Nigeria’s High Commissioner to Ghana, Senator Musiliu Obanikoro’s revelation that the group revealed that they had made successful trips to Nigeria is disturbing.
Earlier in the month, a New York gun dealer, Gary Hyde, a specialist in illegal arms importation to Nigeria, met his waterloo. A Westminster Magistrate’s Court charged him with illegally supplying 32 million rounds of ammunition and tens of thousands of guns to be exported to Nigeria.
A judge at the British court said Hyde’s alleged offences were in connection with the supply of weaponry between China and Nigeria.
Hyde, 41, a former director of York Guns in Dunnington, was arrested in Las Vegas while attending SHOT Show, a massive sales event for firearms distributors, hunters and gun enthusiasts.
A Westminster Magistrate’s Court spokesman said Hyde was charged with shipping 80,000 rifles and pistols, 32 million rounds of ammunition, to Nigeria. The shipment reportedly included supplying and delivering 40,000 AK47 assault rifles, 30,000 rifles and 10,000 9mm pistols between March 2006 and December 2007, with the intention of evading a prohibition within the Trade in Goods Control Order 2003.
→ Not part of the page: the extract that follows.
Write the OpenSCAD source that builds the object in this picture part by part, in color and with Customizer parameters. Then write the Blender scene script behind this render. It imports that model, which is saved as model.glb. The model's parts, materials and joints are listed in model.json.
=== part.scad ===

Hyde and Karl Kleber acted as middle men between Polish companies acting for their Nigerian buyers and Chinese companies; they were said to have been paid $1.3m (N351 million) for the deals.
Apart from arms importers, there are illegally locally manufactured guns. Some policemen have also been indicted for renting out guns to criminals.
Bauchi Police Commissioner Ikechukwu Aduba disclosed that the Special Anti-Robbery Squad (SARS) recovered from the suspects two firearms, ammunition fabricating apparatus, one oxygen gas cylinder, corrugated local implements for firearms/ammunition manufacture, three locally made berretta pistols and 27 rounds, 10 cartridges from suspects.
He said: “SARS first arrested Alhassan Mohammed for suspicion of being a notorious firearms dealer resident in Bauchi Township. Upon his arrest, he voluntarily confessed to having sold numerous locally made pistols at the rate of N60, 000 per piece. His confession led the team of detectives to arrest Gambo Mohammed who also confessed to establishing and operating a functional illegal firearms/ammunition enterprise, through which he supplied Alhassan Mohammed these lethal weapons for financial gain”’
Also, the Adamawa State Police Command recently arrested three police officers, including an Assistant Superintendent (ASP) and two inspectors for allegedly renting arms and ammunition from the police armoury to robbers.
They were alleged to have stolen different categories of arms and ammunition which they gave to robbers for certain amount of money for every operation they reportedly carried out.
Commissioner of Police, Mr. Adenrele Shinaba, told reporters that those arrested in connection with the large-scale stealing of arms and ammunition include a retired armourer, one ASP Abuna Mainasara, from Gombe State as well as Inspectors Daniel Eliphas and Abubakar Hali.
He added that the two serving officers had been dismissed from the force after undergoing orderly room trial, preparatory to being charged to court.
The arms recovered from the dismissed police officers include AK 47 rifles, 1,200 rounds of live ammunition and one empty magazine with which the rifles were said to have been rented out to the robbers at the rate of N200, 000 per operation.
A security operative, who does not want his name in print, blamed the proliferation of arms in the country on politicians. He said: “Our leaders take party politics as a do or die affair. I think this is one area that still has to be tackled toughly. How do we explain it if someone thinks he has the financial muscle to do things and he continues to provide arms for some reasons known only to him? How do we explain politicians settling scores using guns in the name of occupying seats by force? Now, for instance, have you ever asked yourself how the Niger-Delta boys sustained their force until the introuduction of the so-called amnesty which to me seems like a surrender on the part of our leaders to show that they cannot tackle them? To me, it was like acknowledging that we could not handle those boys because they were always armed-to-the-teeth. And you know as we have read in the papers, some of these things come through the high seas and we may not be able to rule it out that probably from there, they supply those they are meant to give them to. So, you are not out of line to wonder how we seem to have suddenly become something I could call ‘a terrorist state’. I’m sure you would have read that the developed nations have listed Nigeria among those they dubbed terrorist states. Now, most of the politicians who hire thugs during the elections and want to collect them back after the elections never know that it can’t be that easy. It’s like when you give a Monkey a cup of water and you later want to retrieve the cup. It’s not going to be an easy task. Hiring someone to use the weapons to get you into power is not then the issue; but to disarm them, that is where the problem lies after knowing what you did. Secondly, between elections, such people usually commit all kinds of atrocities that range from murder to armed robbery.”